C'est une étiquette collée derrière le cadre d'un tableau de Heinrich Campendonk qui fera tomber les Beltracchi. Celle de la galerie Flechtheim qui représente un portrait trop naïf et surtout anti-sémite du propriétaire. Intrigué, un expert américain va dérouler la pelote : Beltracchi collait ces "fausses étiquettes inspirées de collections renommées de l'époque du Kaiserreich et de la république de Weimar, réalisées à partir de linogravures ou avec des tampons en caoutchouc". Impossible de résumer ici cette enquête passionnante écrite dans un style très basique qui se conclut sur le procès écourté par un accord entre les parties. Après des aveux, Wolfgang est condamné à six ans, sa femme à quatre, son comparse à cinq et sa belle-sœur à un sursis de deux ans. L'énorme carton renfermant le rapport de huit mille pages concocté par la LKA, la branche spécialisée de la police allemande, n'a même pas été ouvert. Les douze tableaux saisis par la LKA ont même été rendus à leur propriétaire sans être marqués ! On ne peut que lire, ensuite, avec intérêt les propositions de Stefan Koldehoff et Tobias Timm, pour assainir et clarifier le marché alors qu'aux USA, comme ils le racontent dans le dernier chapitre, une gigantesque escroquerie concernant des faux Pollock, Rothko, Motherwell et De Kooning vient de faire tomber la célèbre galerie Knoedler.
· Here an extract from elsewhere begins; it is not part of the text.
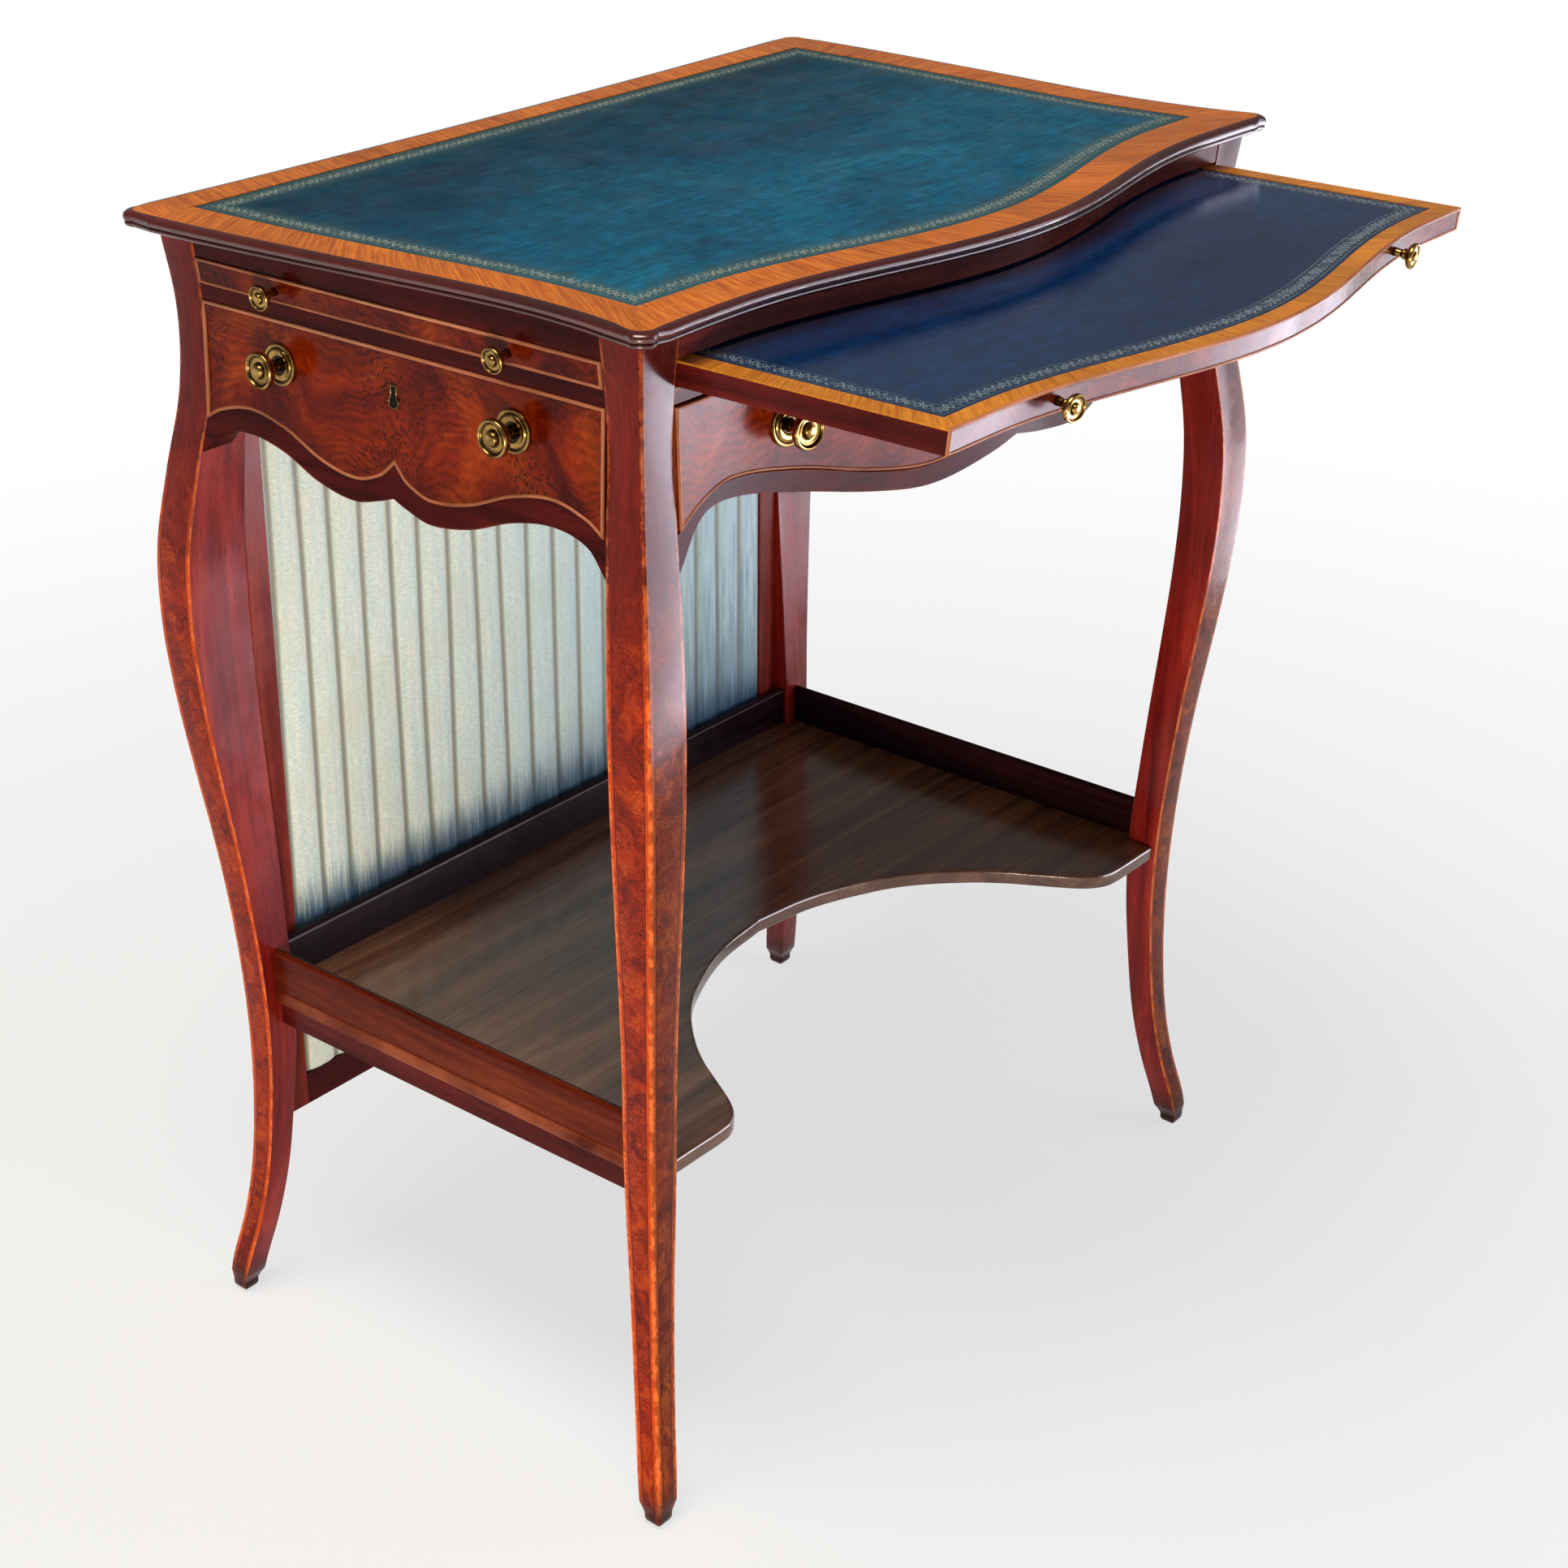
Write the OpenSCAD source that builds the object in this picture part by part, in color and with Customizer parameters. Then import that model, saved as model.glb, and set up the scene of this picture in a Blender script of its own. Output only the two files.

Espérons que cet ouvrage fera bouger les choses, mais tant que les paradis fiscaux existeront, tant que des gens investiront à court terme pour blanchir des capitaux illégaux, les records de ventes dans le monde de l'art moderne et surtout contemporain ont encore de beaux jours devant eux...
Citation
Depuis le procès de Cologne, le faussaire et ses avocats ne sont pas les seuls à façonner l'image d'un 'artiste exceptionnel'. Les spécialistes que Beltracchi a bernés ou qui ont joué un rôle dans ce scandale entretiennent eux aussi le mythe du roi des faussaires. Car cette légende les arrange : plus le faussaire est génial, plus ceux qui se sont laissé berner sont innocents.